RPM (ARC Driver)
|Rusty's POKEY Music|
RPM (Rusty's POKEY Music) was the name of the sound driver program and programming language that the composers at Atari Games used for their arcade and console music. The sound driver was initially coded by Russell "Rusty" Dawe, hence why his name appears in the name of the sound driver. The music had to be written in a special Music Macro Language called Music-V Language (pronounced Music 5).
Brad Fuller went into vast detail in his last interview before his death about RPM and how the sound engine worked, and the following is what Brad stated from the interview. Thanks to the efforts of Earl Vickers, Atari had struck a deal with Yamaha in being the first game company to use the YM2151. Yamaha had sent Atari documentation on how to use their new sound chip, but because it was all in Japanese, Brad had to reverse-engineer the chip himself by "poking" the registers to see what each one did. When Brad's efforts were a success, he was able to implement the chip's use into RPM in 6502 assembly machine code. Paperboy was supposed to be the first game to use the chip, but due to developmental delays, its release was pushed back, and Marble Madness ended up being the first released game to use it.
In the interview, Brad noted the arduous process of creating music; the composers first composed their music on sheet music manuscript paper. When they were finished with their composition, they would go to a VT100 connected to a DEC. Here, they would enter in all of the music data, which, as stated above, required a custom MML. When the user was finished, the code would then be compiled, which took roughly around 5 to 10 minutes. Then, the user would take the compiled code to a Whitebox development system to download the code and so they could hear their composition. If any mistakes were made by the composer inputting the wrong notation or code, they would have to go back and redo the entire process again, making for a very tedious process. Later on, Brad was able to negotiate with the higher-ups of Atari to get the sound team a PC, which made the process more efficient.
According to Fuller, sound effects were made using a special tool provided by Yamaha, and the sound effects were called "instruments". Atari would reuse some of these sound effects in many of their games, namely the credit jingle that plays when a player inserts a coin.

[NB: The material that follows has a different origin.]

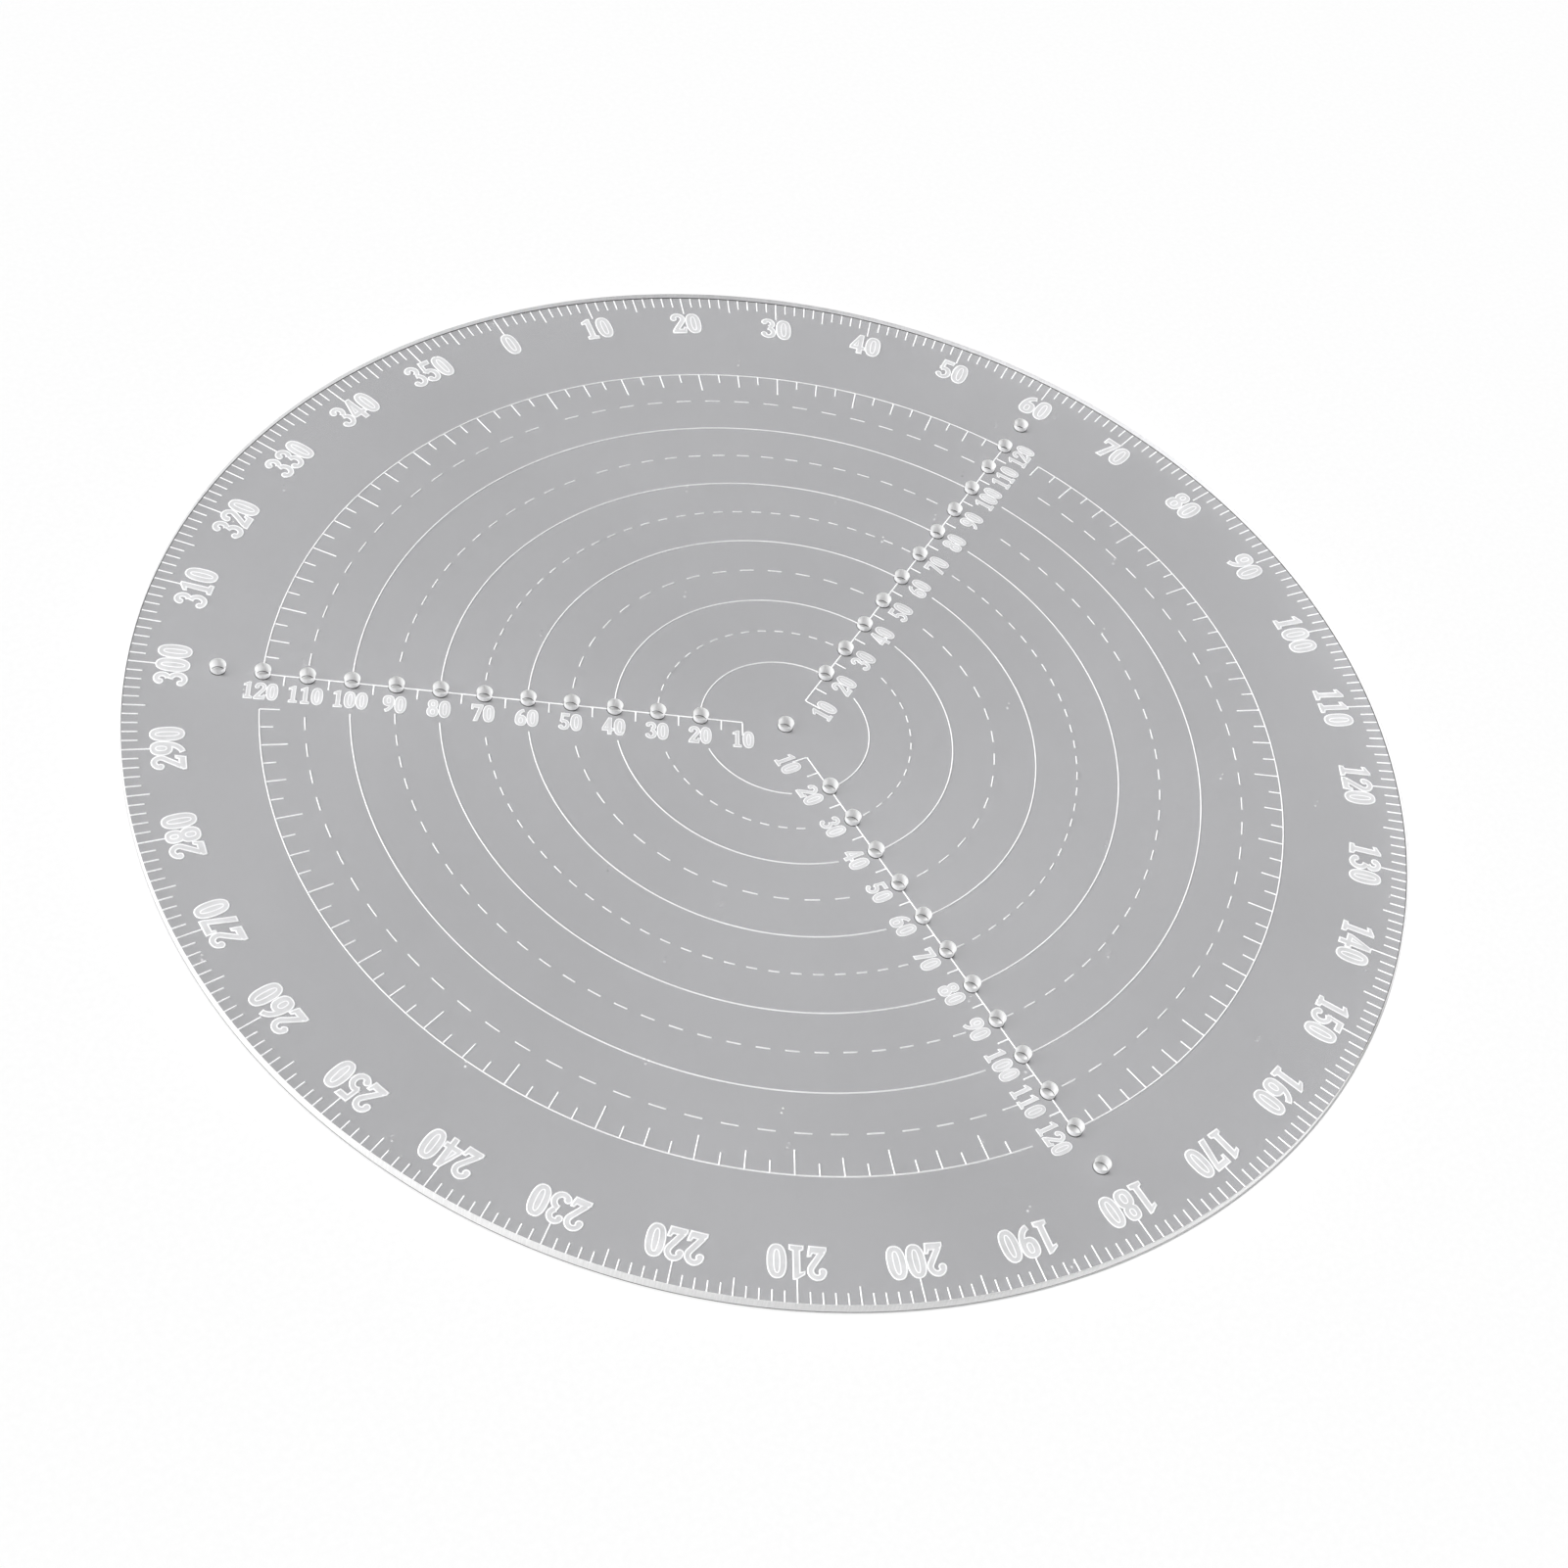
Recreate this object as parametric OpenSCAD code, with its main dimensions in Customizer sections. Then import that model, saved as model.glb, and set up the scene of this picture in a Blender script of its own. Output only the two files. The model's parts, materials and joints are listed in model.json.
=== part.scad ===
// Disc-shaped circle template: a clear acrylic sheet with a rim scale in degrees, concentric
// circles and three rows of scriber holes. Marks are filled engravings, a little proud of the sheet.
// Bearings are degrees clockwise from +Y. The origin is the middle of the underside; +Z is up.

/* [Sheet] */
// Diameter of the disc
disc_d = 300; // [295:1:320]
// Thickness of the sheet
sheet_t = 3; // [2:0.5:8]

/* [Scriber holes] */
// Diameter of every hole
hole_d = 3.5; // [2:0.1:4]
// Radius of the innermost hole in a row
first_hole_r = 20; // [20:10:60]
// Radius of the outermost hole in a row
last_hole_r = 130; // [70:10:130]

/* [Rim scale] */
// Length of the 1-degree ticks, from the rim
tick_1_len = 3.7; // [2:0.1:4.4]
// Length of the 5-degree ticks
tick_5_len = 5.2; // [4.5:0.1:5.8]
// Length of the 10-degree ticks
tick_10_len = 6.3; // [5.9:0.1:6.4]
// Height of the degree numerals
rim_numeral_h = 7.4; // [5:0.1:7.4]
// Radius of the middle of the degree numerals
rim_numeral_r = 139.9; // [138:0.1:139.9]

/* [Circles] */
// Radius of the outermost circle
last_ring_r = 120; // [120:10:120]
// Arc left free for the radius numerals, from a row to where a circle starts again
label_gap = 9.2; // [8.5:0.1:10]
// Height of the radius numerals
radius_numeral_h = 4.9; // [3:0.1:5]
// Distance of the numerals' feet from their row
radius_numeral_offset = 7.6; // [6:0.1:8]
// Length of the ticks across a row, on the numerals' side
row_tick_len = 3; // [2:0.1:3.5]

/* [Marks] */
// Width of an engraved line
line_w = 0.4; // [0.2:0.05:0.6]
// How far the fill of a mark stands above the sheet
mark_h = 0.1; // [0.05:0.05:0.2]
// How deep a mark bites into the sheet
mark_bite = 0.02; // [0.01:0.01:0.05]

/* [Hidden] */
disc_r = disc_d / 2;
hole_r = hole_d / 2;
row_step = 120;
ROWS = [60, 180, 300];        // bearings of the three hole rows
hole_pitch = 10;              // along a row
first_row_r = 10;             // where a row's line starts
end_tick_len = 4;             // cross tick at a row's inner end

solid_rings = [20, 40, 60, 80, 100];
dashed_rings = [30, 50, 70, 90, 110];

// Dashed circles: [radius, pitch, dash, [first dash, last dash] of each stretch], in degrees. The
// stretches are the three sectors between the rows, and the last of them is in two halves.
dash_plans = [
    [30, 8, 4, [[82, 170], [202, 274], [306, 354], [362, 410]]],
    [50, 8, 4, [[74, 170], [194, 282], [306, 354], [362, 410]]],
    [70, 4, 2, [[68, 176], [188, 288], [304, 356], [360, 416]]],
    [90, 4, 2, [[69, 177], [185, 293], [305, 353], [359, 415]]],
    [110, 4, 2, [[68, 176], [184, 292], [302, 354], [360, 416]]],
];

least_gap_angle = 5;          // that the numerals take out of a circle
ring_tick_step = 2.5;
ring_tick_lens = [3, 4.5, 6]; // each 2.5, 5 and 10 degrees

numeral_pitch = 0.55;         // width of a digit and its gap, as a part of its height
glyph_w = 5.4;                // digits are drawn 10 high and this wide
stroke = 1.5;                 // heavy stroke of a digit, on the same scale

plate_colour = [0.72, 0.73, 0.74, 0.55];
mark_colour = "white";

function three(n) = str(n < 10 ? "00" : n < 100 ? "0" : "", n);
function quarter_name(q) = str("degree_numerals_", three(q * 90), "_to_", three(q * 90 + 80));
function ring_name(r) = str("circle_", three(r));
function row_name(kind, row) = str(kind, "_row_", three(row));

// ---- placing ----

// Children at a bearing and radius, with their +Y pointing outwards.
module at(bearing, r) {
    rotate([0, 0, -bearing]) translate([0, r, 0]) children();
}

// Flat children become a filled engraving on the sheet's upper face.
module engrave() {
    translate([0, 0, sheet_t - mark_bite]) linear_extrude(mark_h + mark_bite) children();
}

// A straight mark, from radius r outwards, over a row line or a bearing.
module radial_line(bearing, r, length) {
    at(bearing, r) engrave() translate([-line_w / 2, 0]) square([line_w, length]);
}

// A curved mark between two bearings.
module arc_line(r, from, to) {
    rotate([0, 0, 90 - to])
        rotate_extrude(angle = to - from, $fn = 720)
            translate([r - line_w / 2, sheet_t - mark_bite]) square([line_w, mark_h + mark_bite]);
}

// Half the angle that a scriber hole takes out of a circle.
function hole_angle(r) = asin(hole_r / r);
// The angle that the radius numerals take out of a circle.
function gap_angle(r) = max(label_gap / r * 180 / PI, least_gap_angle);

// The numerals lie after the first two rows and before the third.
function arc_start(row, r) = row + (row == 300 ? hole_angle(r) : gap_angle(r));
function arc_end(row, r) = row + row_step - (row == 180 ? gap_angle(r) : hole_angle(r));

// ---- digits, drawn 10 high ----

function bulge(v) = sign(v) * pow(abs(v), 0.82);
function oval(cx, cy, rx, ry) =
    [for (a = [0:12:359]) [cx + rx * bulge(cos(a)), cy + ry * bulge(sin(a))]];
// Points along an ellipse, from angle a0 to a1 in twelve steps.
function bow(cx, cy, rx, ry, a0, a1) =
    [for (i = [0:12]) let (a = a0 + (a1 - a0) * i / 12) [cx + rx * cos(a), cy + ry * sin(a)]];
function side(path, i) =
    let (d = path[min(i + 1, len(path) - 1)] - path[max(i - 1, 0)]) [-d[1], d[0]] / norm(d);
// The outline of a stroke of width w along a path.
function band(path, w) = concat(
    [for (i = [0:len(path) - 1]) path[i] + side(path, i) * w / 2],
    [for (i = [len(path) - 1:-1:0]) path[i] - side(path, i) * w / 2]
);
function turned(points) = [for (p = points) [glyph_w, 10] - p];

module shape(points, h) {
    polygon([for (p = points) p * h / 10]);
}

module ball(x, y, r, h) {
    translate([x, y] * h / 10) circle(r * h / 10, $fn = 32);
}

module zero(h) {
    difference() {
        shape(oval(2.7, 5, 2.55, 5), h);
        shape(oval(2.7, 5, 0.85, 3.5), h);
    }
}

module one(h) {
    shape([
        [1, 0], [4.7, 0], [4.7, 1.1], [3.7, 1.5], [3.7, 10], [2.9, 10],
        [0.7, 8.6], [0.7, 7.7], [2, 8.1], [2, 1.5], [1, 1.1],
    ], h);
}

module two(h) {
    shape(band(concat(bow(2.75, 7.3, 1.8, 1.95, 170, -35), [[1.2, 1.4]]), stroke), h);
    shape([[0.2, 0], [4.8, 0], [5.25, 2.9], [4.5, 2.9], [4.1, 1.9], [1.2, 1.9], [0.2, 1.1]], h);
    ball(1.15, 7.4, 0.95, h);
}

module three_digit(h) {
    shape(band(bow(2.5, 7.5, 1.65, 1.75, 150, -70), stroke), h);
    shape(band(bow(2.5, 2.95, 1.95, 2.2, 85, -150), stroke), h);
    ball(1.2, 8.1, 0.9, h);
    ball(1.05, 1.9, 0.9, h);
}

module four(h) {
    difference() {
        shape([
            [2.9, 10], [4.3, 10], [4.3, 3.7], [5.3, 3.7], [5.3, 2.2], [4.3, 2.2],
            [4.3, 0], [2.7, 0], [2.7, 2.2], [0.1, 2.2], [0.1, 3.5],
        ], h);
        shape([[2.7, 7.2], [2.7, 3.7], [1.3, 3.7]], h);
    }
}

module five(h) {
    shape([[1.2, 10], [5, 10], [4.7, 8.3], [2.1, 8.3], [1.9, 6], [0.8, 5]], h);
    shape(band(bow(2.35, 3.1, 1.95, 2.35, 130, -150), stroke), h);
    ball(1.05, 1.8, 0.9, h);
}

module six_parts(h, flip) {
    bowl = oval(2.7, 3.1, 2.55, 3.1);
    eye = oval(2.7, 3, 0.85, 1.6);
    tail = band(bow(4.5, 3.6, 3.55, 5.6, 180, 98), stroke);
    difference() {
        union() {
            shape(flip ? turned(bowl) : bowl, h);
            shape(flip ? turned(tail) : tail, h);
        }
        shape(flip ? turned(eye) : eye, h);
    }
}

module seven(h) {
    shape([
        [0.2, 7], [0.2, 10], [5.3, 10], [5.3, 9], [3.1, 0],
        [1.3, 0], [3.6, 8.2], [1, 8.2], [0.8, 7],
    ], h);
}

module eight(h) {
    difference() {
        union() {
            shape(oval(2.7, 7.5, 2.2, 2.5), h);
            shape(oval(2.7, 2.9, 2.55, 2.9), h);
        }
        shape(oval(2.7, 7.55, 0.75, 1.15), h);
        shape(oval(2.7, 2.85, 0.9, 1.5), h);
    }
}

module digit(d, h) {
    if (d == "0") zero(h);
    if (d == "1") one(h);
    if (d == "2") two(h);
    if (d == "3") three_digit(h);
    if (d == "4") four(h);
    if (d == "5") five(h);
    if (d == "6") six_parts(h, false);
    if (d == "7") seven(h);
    if (d == "8") eight(h);
    if (d == "9") six_parts(h, true);
}

// A number centred on X, standing on the X axis.
module number(n, h) {
    digits = str(n);
    count = len(digits);
    for (i = [0:count - 1]) {
        x = (i - (count - 1) / 2) * numeral_pitch * h - glyph_w / 20 * h;
        translate([x, 0]) digit(digits[i], h);
    }
}

// ---- sub-parts ----

module sheet() {
    color(plate_colour) difference() {
        cylinder(h = sheet_t, d = disc_d, $fn = 360);
        translate([0, 0, -1]) cylinder(h = sheet_t + 2, d = hole_d, $fn = 48);
        for (row = ROWS, r = [first_hole_r:hole_pitch:last_hole_r])
            at(row, r) translate([0, 0, -1]) cylinder(h = sheet_t + 2, d = hole_d, $fn = 48);
    }
}

// Rim ticks at the bearings that are whole steps, but not whole coarser steps.
module degree_ticks(step, coarser, length) {
    color(mark_colour)
        for (bearing = [0:step:359])
            if (coarser == 0 || bearing % coarser != 0)
                radial_line(bearing, disc_r - length, length - line_w / 2);
}

module degree_numerals(q) {
    color(mark_colour)
        for (bearing = [q * 90:10:q * 90 + 80])
            at(bearing, rim_numeral_r - rim_numeral_h / 2)
                engrave() number(bearing, rim_numeral_h);
}

module solid_circle(r) {
    color(mark_colour)
        for (row = ROWS) arc_line(r, arc_start(row, r), arc_end(row, r));
}

module dashed_circle(plan) {
    pitch = plan[1];
    dash = plan[2];
    color(mark_colour)
        for (stretch = plan[3], start = [stretch[0]:pitch:stretch[1]])
            arc_line(plan[0], start, start + dash);
}

// Inward ticks on the outermost circle. The row at 180 has none where the circle starts again.
module circle_120_ticks() {
    color(mark_colour)
        for (row = ROWS, after_row = [ring_tick_step:ring_tick_step:row_step - ring_tick_step]) {
            bearing = row + after_row;
            drawn = bearing >= arc_start(row, last_ring_r) && bearing <= arc_end(row, last_ring_r);
            bare = row == 180 && after_row == least_gap_angle;
            size = after_row % 10 == 0 ? 2 : after_row % 5 == 0 ? 1 : 0;
            length = ring_tick_lens[size];
            if (drawn && !bare) radial_line(bearing, last_ring_r - length, length);
        }
}

// The line along a row stops at the edge of each hole.
module row_line(row) {
    color(mark_colour)
        for (r = [first_row_r:hole_pitch:last_ring_r - hole_pitch]) {
            start = r < first_hole_r ? r : r + hole_r;
            radial_line(row, start, r + hole_pitch - hole_r - start);
        }
}

// Which side of a row its numerals and ticks are on: clockwise is 1.
function numeral_side(row) = row == 300 ? -1 : 1;

module row_ticks(row) {
    color(mark_colour) {
        for (r = [first_row_r + 5:hole_pitch:last_ring_r]) cross_tick(row, r, row_tick_len);
        cross_tick(row, first_row_r, end_tick_len);
    }
}

module cross_tick(row, r, length) {
    at(row, r) engrave()
        translate([numeral_side(row) > 0 ? line_w / 2 : -length, -line_w / 2])
            square([length - line_w / 2, line_w]);
}

module row_numerals(row) {
    color(mark_colour)
        for (r = [first_row_r:hole_pitch:last_ring_r])
            at(row, r) translate([numeral_side(row) * radius_numeral_offset, 0, 0])
                rotate([0, 0, 90 * numeral_side(row)]) engrave() number(r, radius_numeral_h);
}

sheet();
degree_ticks(1, 5, tick_1_len);  // degree_ticks_1
degree_ticks(5, 10, tick_5_len);  // degree_ticks_5
degree_ticks(10, 0, tick_10_len);  // degree_ticks_10
for (q = [0:3]) degree_numerals(q);
for (r = solid_rings) solid_circle(r);
for (plan = dash_plans) dashed_circle(plan);
solid_circle(last_ring_r);
circle_120_ticks();
for (row = ROWS) {
    row_line(row);
    row_ticks(row);
    row_numerals(row);
}
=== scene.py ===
"""A clear acrylic circle template: its polished sheet, frosted cut edges and engraved marks.

Lengths are in metres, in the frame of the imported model. Bearings are clockwise from +Y.
"""

import json
import math

import bmesh
import bpy
from mathutils import Matrix, Vector
from mathutils.geometry import delaunay_2d_cdt

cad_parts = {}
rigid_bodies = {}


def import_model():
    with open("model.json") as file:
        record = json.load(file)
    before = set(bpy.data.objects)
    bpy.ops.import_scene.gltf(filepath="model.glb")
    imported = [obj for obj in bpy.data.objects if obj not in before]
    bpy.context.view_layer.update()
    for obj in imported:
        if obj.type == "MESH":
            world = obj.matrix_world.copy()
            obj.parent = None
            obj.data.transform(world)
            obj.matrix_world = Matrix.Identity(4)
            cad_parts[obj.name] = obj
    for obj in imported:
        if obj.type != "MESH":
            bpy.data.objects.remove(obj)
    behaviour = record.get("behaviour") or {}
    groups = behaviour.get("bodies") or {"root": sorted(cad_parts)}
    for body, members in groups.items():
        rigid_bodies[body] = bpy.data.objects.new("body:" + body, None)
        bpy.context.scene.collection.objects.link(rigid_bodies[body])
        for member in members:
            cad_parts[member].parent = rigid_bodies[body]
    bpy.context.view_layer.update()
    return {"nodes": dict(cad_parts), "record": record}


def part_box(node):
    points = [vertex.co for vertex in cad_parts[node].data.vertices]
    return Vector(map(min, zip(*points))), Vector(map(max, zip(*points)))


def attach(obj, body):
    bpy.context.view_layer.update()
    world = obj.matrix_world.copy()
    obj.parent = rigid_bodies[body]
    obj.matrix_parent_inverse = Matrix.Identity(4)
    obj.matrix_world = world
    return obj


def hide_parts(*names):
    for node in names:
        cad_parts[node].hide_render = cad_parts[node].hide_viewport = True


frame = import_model()

MM = 0.001

# ---- sizes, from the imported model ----

sheet_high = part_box("sheet")[1]
SHEET_T = sheet_high.z
DISC_R = sheet_high.x
BORES = [    # (x, y, radius)
    (*mount["pos_m"][:2], mount["dims"]["r_mm"] * MM)
    for mount in frame["record"]["mounts"] if mount["kind"] == "bore"
]

# ---- sizes of the finish ----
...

When Atari started developing unlicensed Nintendo NES games under the name Tengen, they converted the whole music engine to make music for the NES. This was probably not too difficult as a process, as both utilized 6502 assembly. It is unknown who did the conversion, but it is likely it was Rusty Dawe himself, as he was credited as such in an unreleased NES version of Millipede. RPM originally used the AY-3-8910, but when Atari began using the YM2151 chip for music in their arcade games, Rusty, Dennis Harper, and Peter Lipson took the existing code and created RPM-2 which added support for the YM2151 chip so the sound quality would improve. Lisa Ching converted RPM to the Sega Genesis, but renamed it to LSD (Lisa's Sound Driver).
According to Brad Fuller, the audio system was designed to be "interactive", in that the music would alter itself in-game depending on the situation the player was in. However, this needed to be coordinated between the composers and programmers. Brad also stated that despite a MIDI conversion tool being made for the driver, it was never used, as the composers preferred the MML data entry as to take advantage of the sound chip, as opposed to MIDI's limited capabilities.
When Atari developed the CAGE audio system, Fuller converted RPM's language to the sound driver.
The Star Wars arcade game's source code was released, and contains the driver and audio files for RPM.